— Stated problem —
Would you quote the material below from its first line through the line containing "return 1 + FLARE * t * t", exactly and with both ends included?

— Source excerpt —
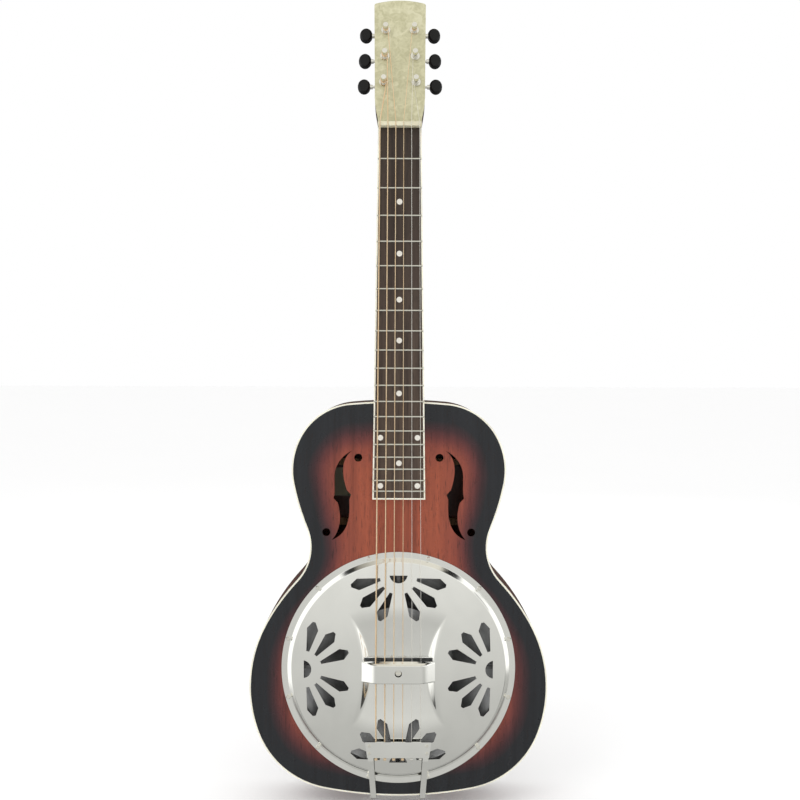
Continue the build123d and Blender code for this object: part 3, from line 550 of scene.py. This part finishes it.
def rest_height(x, y):
    """The palm rest: a raised strap with sloping ends and rolled edges."""
    flat = np.full_like(x, REST_RISE - 0.02)
    strap = smooth_min(flat, REST_FOOT + (REST_HALF - np.abs(x)) * REST_SLOPE, REST_BEND)
    roll = np.clip((np.abs(y - REST_Y) / rest_flare(x) - REST_WIDE) / REST_ROLL + 1, 0, 0.98)
    return strap - REST_ROLL * (1 - np.sqrt(1 - roll * roll))


def rest_flare(x):
    """How much wider the strap is towards its ends."""
    t = np.clip((np.abs(x) - FLARE_FROM) / FLARE_OVER, 0, 1)
    return 1 + FLARE * t * t


def straight_walls(node):
    """Plan-view edges of the walls that run straight through a CAD node."""
    mesh = nodes[node].data
    edges = set()
    for face in mesh.polygons:
        if abs(face.normal.y) < 0.02:
            corners = [mesh.vertices[i].co for i in face.vertices]
            plan = [(round(c.x * MM, 3), round(c.z * MM, 3)) for c in corners]
            edges |= {tuple(sorted(pair)) for pair in loop(plan) if pair[0] != pair[1]}
    return edges


def ring(radius, count):
    turns = [2 * math.pi * k / count for k in range(count)]
    return [(radius * math.cos(a), radius * math.sin(a)) for a in turns]


def loop(points):
    """The edges of a closed outline."""
    return set(zip(points, points[1:] + points[:1]))


def triangulate(edges, points, keep):
    """Plan points and triangles that fill the outlines, without the triangles that keep() refuses."""
    places = sorted({p for edge in edges for p in edge} | set(points))
    index = {p: i for i, p in enumerate(places)}
    links = sorted((index[a], index[b]) for a, b in edges)
    found = delaunay_2d_cdt([Vector(p) for p in places], links, [], 0, 0.001)
    plan = np.array(found[0])
    kept = np.array([t for t in found[2] if keep(*plan[list(t)].mean(axis=0))])
    used, renumbered = np.unique(kept, return_inverse=True)
    return plan[used], renumbered.reshape(kept.shape).tolist()


def facing(x, y, height):
    """The directions in which the surface height(x, y) faces, out of the top."""
    d = 0.05
    slope_x = (height(x + d, y) - height(x - d, y)) / (2 * d)
    slope_y = (height(x, y + d) - height(x, y - d)) / (2 * d)
    normals = np.column_stack([-slope_x, -np.ones_like(x), -slope_y])
    return normals / np.linalg.norm(normals, axis=1)[:, None]


def turned_alike(plan, triangles):
    """The triangles, all listed the same way round."""
    front = []
    for a, b, c in triangles:
        (ux, uy), (vx, vy) = plan[b] - plan[a], plan[c] - plan[a]
        front.append((a, b, c) if ux * vy > uy * vx else (a, c, b))
    return front


def sheet(name, plan, triangles, height, thick, instead_of=None):
    """A sheet that follows height(x, y), with exact normals on both faces and walls at its edges."""
    x, y = plan[:, 0], plan[:, 1]
    normals = facing(x, y, height)
    face = np.column_stack([x, -(TOP_FACE + height(x, y)), y])
    back = face - normals * thick
    front = turned_alike(plan, triangles)
    sides = {pair for tri in front for pair in zip(tri, tri[1:] + tri[:1])}
    rim = [(a, b) for a, b in sorted(sides) if (b, a) not in sides]
    total = len(plan)
    rear = [(a + total, c + total, b + total) for a, b, c in front]
    corners = [v for a, b in rim for v in (face[a], face[b], back[b], back[a])]
    walls = [tuple(2 * total + 4 * k + j for j in (3, 2, 1, 0)) for k in range(len(rim))]
    vertices = np.vstack([face, back, corners]) / MM
    mesh = bpy.data.meshes.new(name)
    mesh.from_pydata(vertices.tolist(), [], front + rear + walls)
    mesh.polygons.foreach_set("use_smooth", [True] * len(mesh.polygons))
    split = np.zeros((len(vertices), 3))
    split[:total], split[total:2 * total] = normals, -normals
    mesh.normals_split_custom_set_from_vertices(split.tolist())
    add_piece(name, mesh, "chrome_plate", instead_of)


def cover_points():
    """Points that are close together at the bevel and at the channel's walls."""
    points = [p for r in BEVEL_RINGS for p in ring(float(r), RING_POINTS)]
    steps = [float(v) for v in np.arange(-121, 122, GRID)]
    for x in steps:
        points += [(x, y) for y in steps if math.hypot(x, y) < GRID_R]
    for k in WALL_RINGS:
        for a in np.radians(WALL_ANGLES):
            x, y = CHANNEL_CENTRE - (CHANNEL_R + k) * math.cos(a), (CHANNEL_R + k) * math.sin(a)
            points += [(x, y), (-x, y)]
    return points


def coverplate():
    shown = BVHTree.FromObject(nodes["coverplate"], bpy.context.evaluated_depsgraph_get())
    wide, low, high = OPENING_HALF, OPENING_LOW, OPENING_HIGH

    def solid(x, y):
        """Whether the CAD's plate has metal here, outside the opening under the palm rest."""
        if abs(x) < wide and low < y < high:
            return False
        return shown.ray_cast(Vector((x / MM, -0.2, y / MM)), Vector((0, 1, 0)))[0] is not None

    edges = {e for e in straight_walls("coverplate") if FANS_FROM < math.hypot(*e[0]) < DOME_R}
    edges |= loop([(-wide, low), (wide, low), (wide, high), (-wide, high)])
    edges |= loop(ring(COVER_R - 0.01, RING_POINTS))
    plan, triangles = triangulate(edges, cover_points(), solid)
    sheet("coverplate_shell", plan, triangles, cover_height, SHEET, "coverplate")


def palm_rest():
    half = REST_HALF + 1.5
    across = [REST_WIDE * t for t in REST_ACROSS]
    across = [-a for a in reversed(across)] + [0.0] + across
    points = []
    for x in np.arange(-half, half + 0.01, 1.0):
        points += [(float(x), float(REST_Y + y * rest_flare(x))) for y in across]
    points = [p for p in points if math.hypot(*p) > REST_HOLE + 0.4]
    hole = loop(ring(REST_HOLE, 48))
    plan, triangles = triangulate(hole, points, lambda x, y: math.hypot(x, y) > REST_HOLE - 0.02)
    sheet("palm_rest", plan, triangles, rest_height, REST_SHEET)


coverplate()
palm_rest()


# ---- floor, light and camera ----
FLOOR_GAP = 0.0006             # between the lowest point and the floor
FLOOR_SIZE = 30
EYE = (0.001, -1.3027, 0.3550)
TILT, ROLL = math.radians(2.462), math.radians(-0.16)
SENSOR, FOCAL, SHIFT = 36.0, 46.6, 0.0175


def stage_material():
    """Pale card that glows a little, so that it stays pale far away."""
    glow = {"Emission Strength": 0.09, "Emission Color": (1, 1, 1, 1)}
    made, t, shader = material("floor_look", {"Roughness": 0.9, "Specular IOR Level": 0.1, **glow})
    cloud = t.noise(t.place(), 1.5, 2.0)
    t.put(shader.inputs["Base Color"], t.mix(cloud, (0.94, 0.94, 0.94, 1), (0.96, 0.96, 0.96, 1)))
    return made


def floor():
    """A pale floor under the guitar."""
    level = cad_box[0].z - FLOOR_GAP
    bm = bmesh.new()
    bmesh.ops.create_grid(bm, x_segments=8, y_segments=8, size=FLOOR_SIZE)
    for vertex in bm.verts:
        vertex.co.z = level
    mesh = bpy.data.meshes.new("floor")
    bm.to_mesh(mesh)
    bm.free()
    plane = bpy.data.objects.new("floor", mesh)
    mesh.materials.append(stage_material())
    scene.collection.objects.link(plane)
    plane.visible_glossy = False


# What the metal reflects. "away" is the angle from straight out of the top, and "around" the angle in the
# picture's plane, from the treble side towards the neck. Angles are in degrees.
BLACK, WHITE, GREY = (0.004, 0.004, 0.004), (1.25, 1.25, 1.22), (0.55, 0.55, 0.53)
CREAM, DUSK, DARK = (0.80, 0.77, 0.68), (0.30, 0.28, 0.24), (0.10, 0.10, 0.10, 1)
PANELS = (
    (-158, WHITE), (-148, GREY), (-32, GREY), (-24, WHITE), (45, WHITE), (48, BLACK),
    (58, BLACK), (60, CREAM), (100, CREAM), (118, DUSK), (121, BLACK), (128, BLACK), (130, WHITE),
)
FRONT_EDGE = (34, 62)          # between these the grey front gives way to the panels
BEHIND = (110, 128)            # and between these the panels give way to the dark


def span(t, value, edges, ends=(0.0, 1.0)):
    """Goes from one end value to the other between two angles."""
    low, high = edges
    return t.fit(value, math.radians(low), math.radians(high), *ends)


def within(t, value, low, high, soft):
    """1 between two angles, with soft edges inside them."""
    rise = span(t, value, (low, low + soft))
    return t.times(rise, span(t, value, (high - soft, high), (1.0, 0.0)))


def reflected_room(t):
    x, y, z = t.parts(t.add("ShaderNodeTexCoord").outputs["Generated"])
    around = t.math("ARCTAN2", z, x)
    away = t.math("ARCCOSINE", t.times(y, -1.0))
    turn = t.plus(t.math("DIVIDE", around, 2 * math.pi), 0.5)
    panels = t.ramp(turn, [(angle / 360 + 0.5, colour) for angle, colour in PANELS])
    flag = t.times(within(t, around, 17, 36, 4), within(t, away, 60, 78, 5))
    panels = t.mix(flag, panels, (*BLACK, 1))
    right_low = t.times(within(t, around, -40, -14, 6), span(t, away, (92, 98), (1.0, 0.0)))
    panels = t.mix(right_low, panels, (0.50, 0.50, 0.48, 1))
    level = t.fit(z, -0.65, 0.25, 0.45, 0.88, smooth=False)
    front = t.add("ShaderNodeCombineXYZ", {0: level, 1: level, 2: t.times(level, 0.965)}).outputs[0]
    glossy = t.mix(span(t, away, FRONT_EDGE), front, panels)
    low_strip = t.times(within(t, away, 53, 71, 4), within(t, around, -150, -20, 6))
    glossy = t.mix(t.times(low_strip, 0.93), glossy, (0.01, 0.01, 0.01, 1))
    return t.mix(span(t, away, BEHIND), glossy, DARK)


def world():
    """A white room, with a studio's panels and flags for what shines to reflect."""
    room = bpy.data.worlds.new("room")
    scene.world = room
    room.use_nodes = True
    t = Tree(room.node_tree)
    ray = t.add("ShaderNodeLightPath").outputs
    seen = t.mix(ray["Is Glossy Ray"], (0.94, 0.94, 0.94, 1), reflected_room(t))
    seen = t.mix(ray["Is Camera Ray"], seen, (1.0, 1.0, 1.0, 1))
    background = t.add("ShaderNodeBackground", {0: seen, 1: 1.0})
    output = t.add("ShaderNodeOutputWorld")
    t.tree.links.new(background.outputs[0], output.inputs[0])


def soft_light(name, place, target, size, power):
    """A large lamp that itself isn't seen or reflected."""
    light = bpy.data.lights.new(name, "AREA")
    light.shape = "RECTANGLE"
    light.size, light.size_y = size
    light.energy = power
    lamp = bpy.data.objects.new(name, light)
    lamp.location = place
    lamp.rotation_mode = "QUATERNION"
    lamp.rotation_quaternion = (Vector(target) - Vector(place)).to_track_quat("-Z", "Y")
    lamp.visible_glossy = False
    lamp.visible_camera = False
    scene.collection.objects.link(lamp)


def camera():
    """In front of the nut-to-tail middle, looking slightly down."""
    lens = bpy.data.cameras.new("camera")
    lens.sensor_width = SENSOR
    lens.lens = FOCAL
    lens.shift_y = SHIFT
    lens.clip_start, lens.clip_end = 0.05, 200
    eye = bpy.data.objects.new("camera", lens)
    eye.location = EYE
    eye.rotation_euler = (math.pi / 2 - TILT, ROLL, 0)
    scene.collection.objects.link(eye)
    scene.camera = eye


floor()
world()
soft_light("key", (-1.4, -1.8, 1.9), (0, 0, 0.2), (1.4, 1.4), 12)
soft_light("fill", (1.9, -1.5, 0.8), (0, 0, 0.2), (1.6, 1.6), 4)
soft_light("back", (0.6, 2.2, 1.6), (0, 0, 0.3), (1.6, 1.6), 5)
camera()
scene.view_settings.view_transform = "Standard"
scene.view_settings.look = "None"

— Task response —
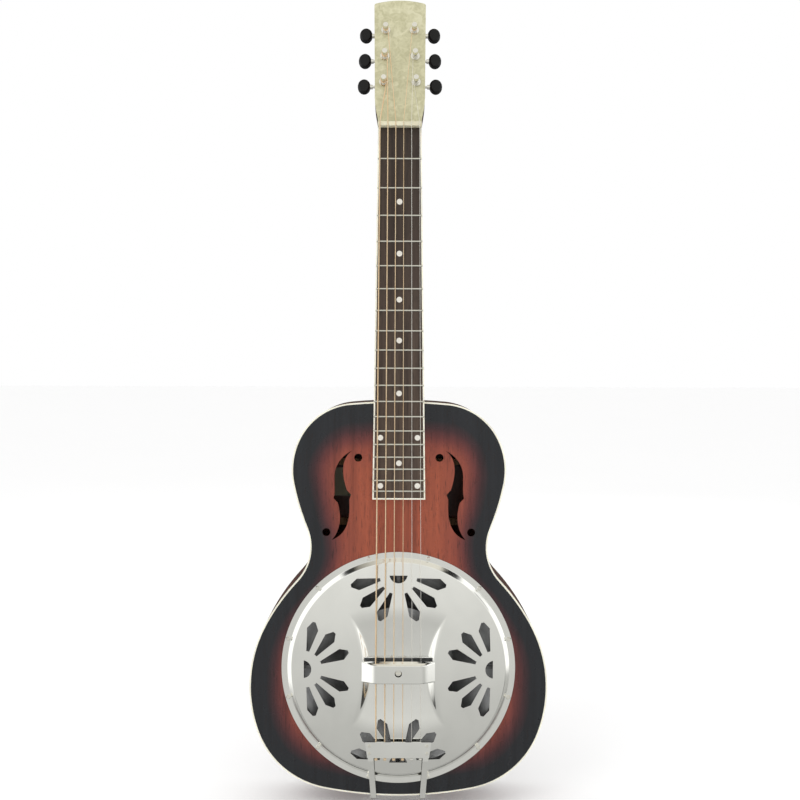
Continue the build123d and Blender code for this object: part 3, from line 550 of scene.py. This part finishes it.
def rest_height(x, y):
    """The palm rest: a raised strap with sloping ends and rolled edges."""
    flat = np.full_like(x, REST_RISE - 0.02)
    strap = smooth_min(flat, REST_FOOT + (REST_HALF - np.abs(x)) * REST_SLOPE, REST_BEND)
    roll = np.clip((np.abs(y - REST_Y) / rest_flare(x) - REST_WIDE) / REST_ROLL + 1, 0, 0.98)
    return strap - REST_ROLL * (1 - np.sqrt(1 - roll * roll))


def rest_flare(x):
    """How much wider the strap is towards its ends."""
    t = np.clip((np.abs(x) - FLARE_FROM) / FLARE_OVER, 0, 1)
    return 1 + FLARE * t * t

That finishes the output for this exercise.